John Asmah has been driving a yellow cab for 25 years and financed his own medallion in 2000. His bank was not among the ones willing to participate in the city-backed debt-relief program. What does he have to pay?

“$450 per week,” Asmah said.

With a mechanical engineering degree, he came to driving after he was laid off from his aerospace industry job.


What You Need To Know

  • Taxi drivers say rides are down, and another fee may drive passengers away

  • There's already an additional $2.50 congestion charge to drive below 96th Street

  • The TLC says yellow cabs have raised more than $1 billion for the MTA since 2009

Now, he's facing a new challenge: concern that passengers having to pay more to ride his cab will drive down business.

“Our business keeps going down, and our overhead keeps going up,” he said.

Bhairavi Desai, of the New York Taxi Workers Alliance, says the $1.25 per fare charge in the congestion pricing toll proposal the MTA board approved Wednesday is coming at a time when rides are down 50% from before the pandemic. And only 60% of taxis are even out on the street. She says taxis already pay a congestion fee.

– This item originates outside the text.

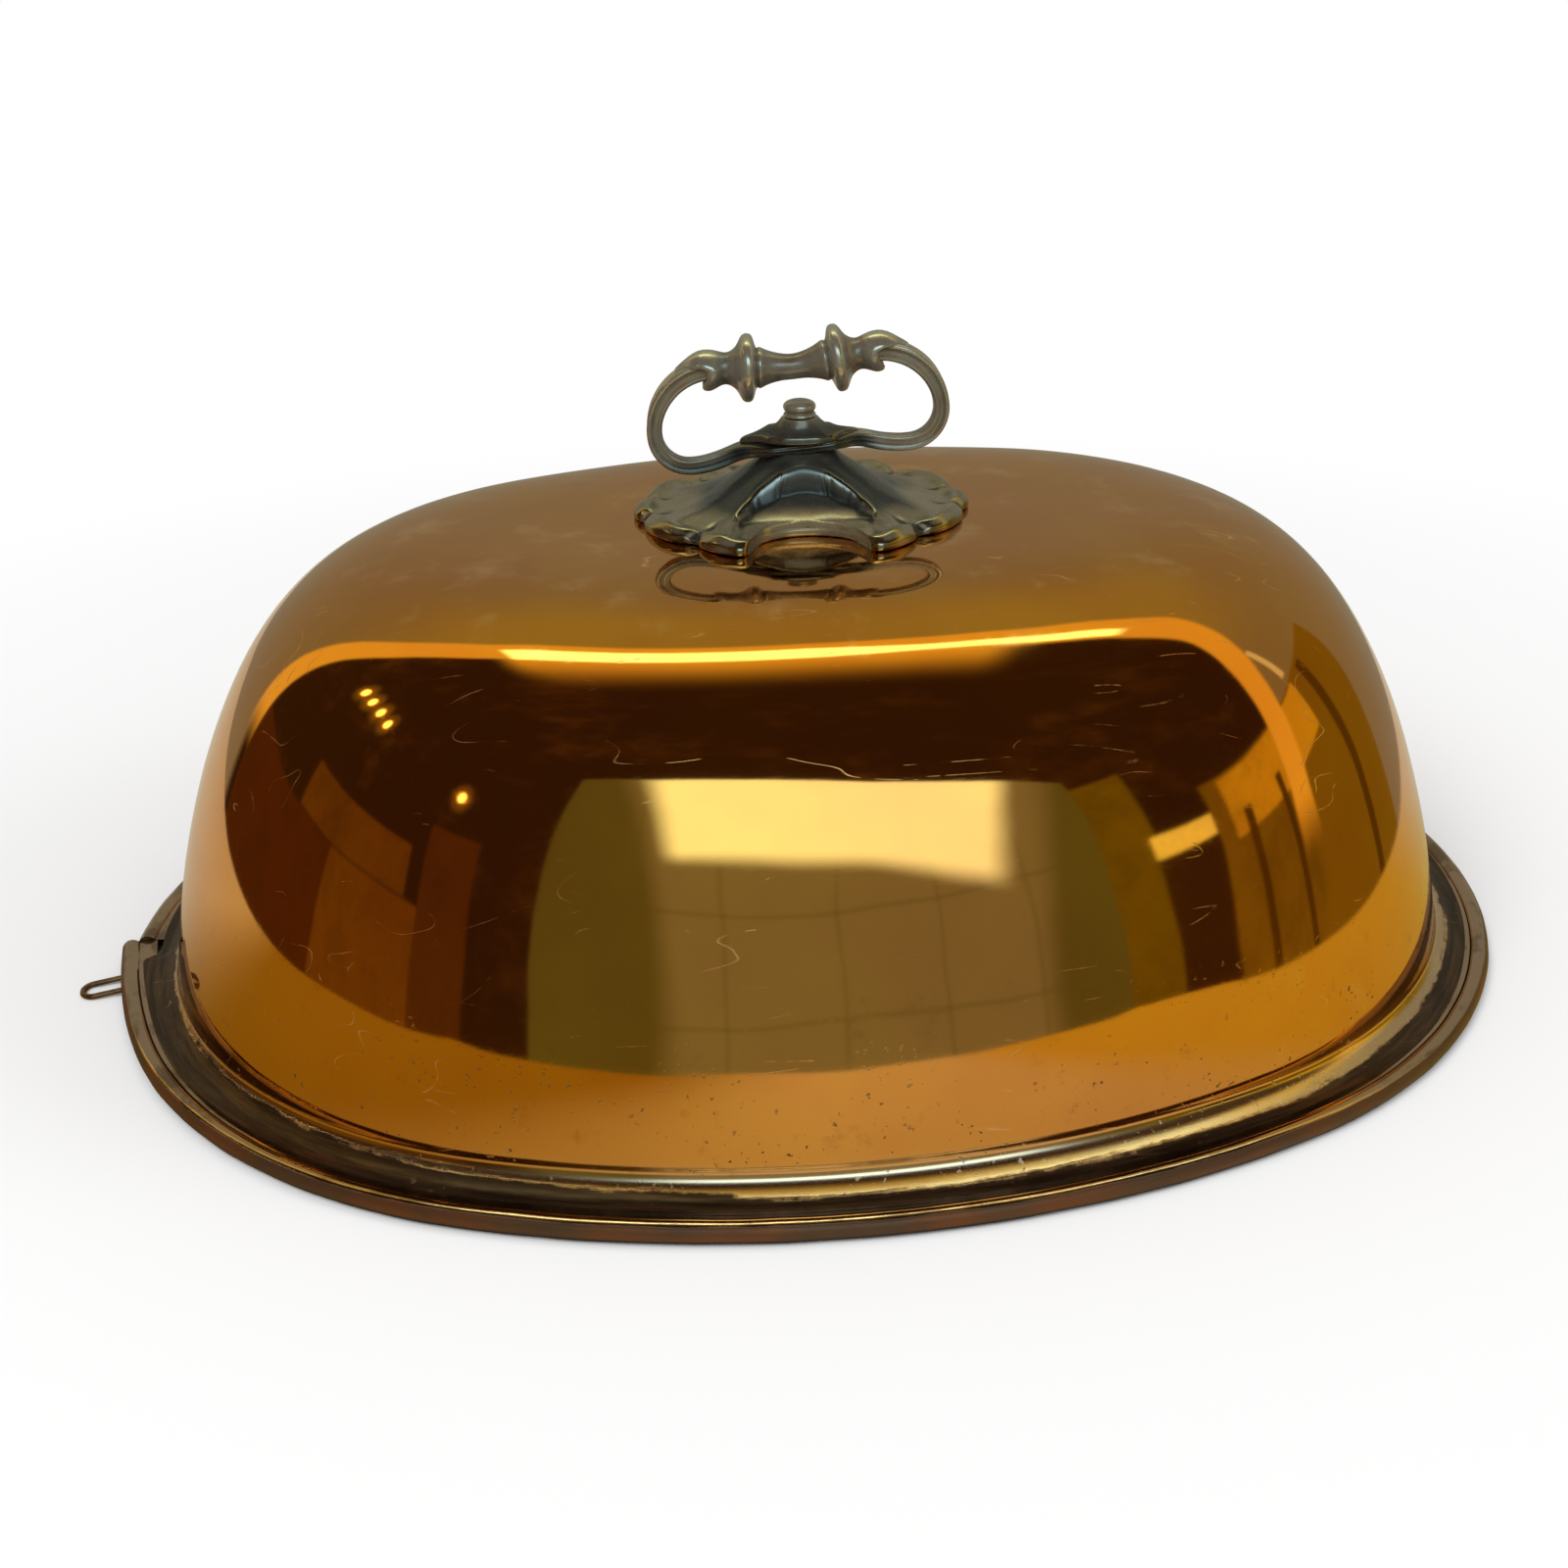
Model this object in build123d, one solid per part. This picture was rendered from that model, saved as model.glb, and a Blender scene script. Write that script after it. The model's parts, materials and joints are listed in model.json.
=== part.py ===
from build123d import *
import math
import os

# An oval dish cover of raised copper sheet: x runs along the cover, y across it, z up from the table.
# The origin is the middle of the oval mouth, on the plane of the table.

# Overall sizes, over the rolled rim
cover_length = 508.0
cover_width = 406.4
crown_height = 160.0
end_drop = 12.0  # half the width less the radius of the rim's two ends

# Copper sheet of the dome
sheet = 1.2
wall_inset = 20.0  # rim's outer edge to the foot of the wall
crown_end_radius = 16.0  # radius of the flat crown's two ends
crown_power = 4.23  # squareness of the shoulder, seen from the crown
wall_power = 1.2  # squareness of the shoulder, seen from the wall
wall_steps = 14
slope_step = 0.01  # radians either side of a point, for the slope there
flange_top = 7.0
cove_radius = 6.0

# Rolled rim and the iron wire in it
bead_radius = 3.7
strip_sheet = 1.2
bead_wear = 0.1  # depth of the flat that the table has worn under the bead
wire_play = 0.05
tail_inset = 13.0  # how far the strip reaches under the flange
solder_gap = 0.05
curl_slit = 0.4
flange_edge_gap = 1.0  # from the bead to the flange's edge

# Open joint of the rim, at the left end
front_end_y = 11.3  # where the sprung front end stops
rear_end_y = 13.6  # where the rear end starts
spring_start_y = 55.0  # the front end leaves the oval this far in front
spring_radius = 345.0
step_y = -1.5  # step in the flange's edge, beside the joint
rear_start_y = 60.0  # the flange's edge draws in from here to the step
rear_radius = 145.0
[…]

“The meter starts at $3, and then there’s 50 cent MTA, $2.50 MTA, and now $1.25 MTA and then $1 toward something called an accessibility fund, which is run by the city,” Desai said. “Out of $8.25 at the starting rate on the meter, the majority of that is going to the MTA.”

The 50 cents is for every fare and was added in 2009; the $2.50 just to drive below 96th Street was included in 2019.

According to the TLC, taxis have raised over a billion dollars for the MTA. For-hire vehicles just under that, with their $2.75 a ride fee since 2019. They feel with this new charge, taxis should pay the same congestion fee as they do, $2.50.

The Independent Drivers Guild president Brendan Sexton in a statement saying in part: “There is no reason to give a break to the fat cat private equity funds that own 80% of the yellow taxi medallions. Black car trips are already taxed much more heavily than yellow taxis, which don’t even pay sales tax.”

But Desai says app-based drivers are still guaranteed minimum pay.

“The TLC regulates the minimum per minute and per mile that the companies have to pay the drivers on each trip,” says Desai. “Yellow cab drivers don’t have any of that protection.”

Meanwhile, Uber said in a statement they should at least get an overnight discount, since it incentivizes the use of a taxi or Uber rather than driving drunk.

But the mayor and other experts say it’s yellow cabs that should be exempt. MTA Chair and CEO Janno Lieber says any change though could delay the implementation of congestion pricing.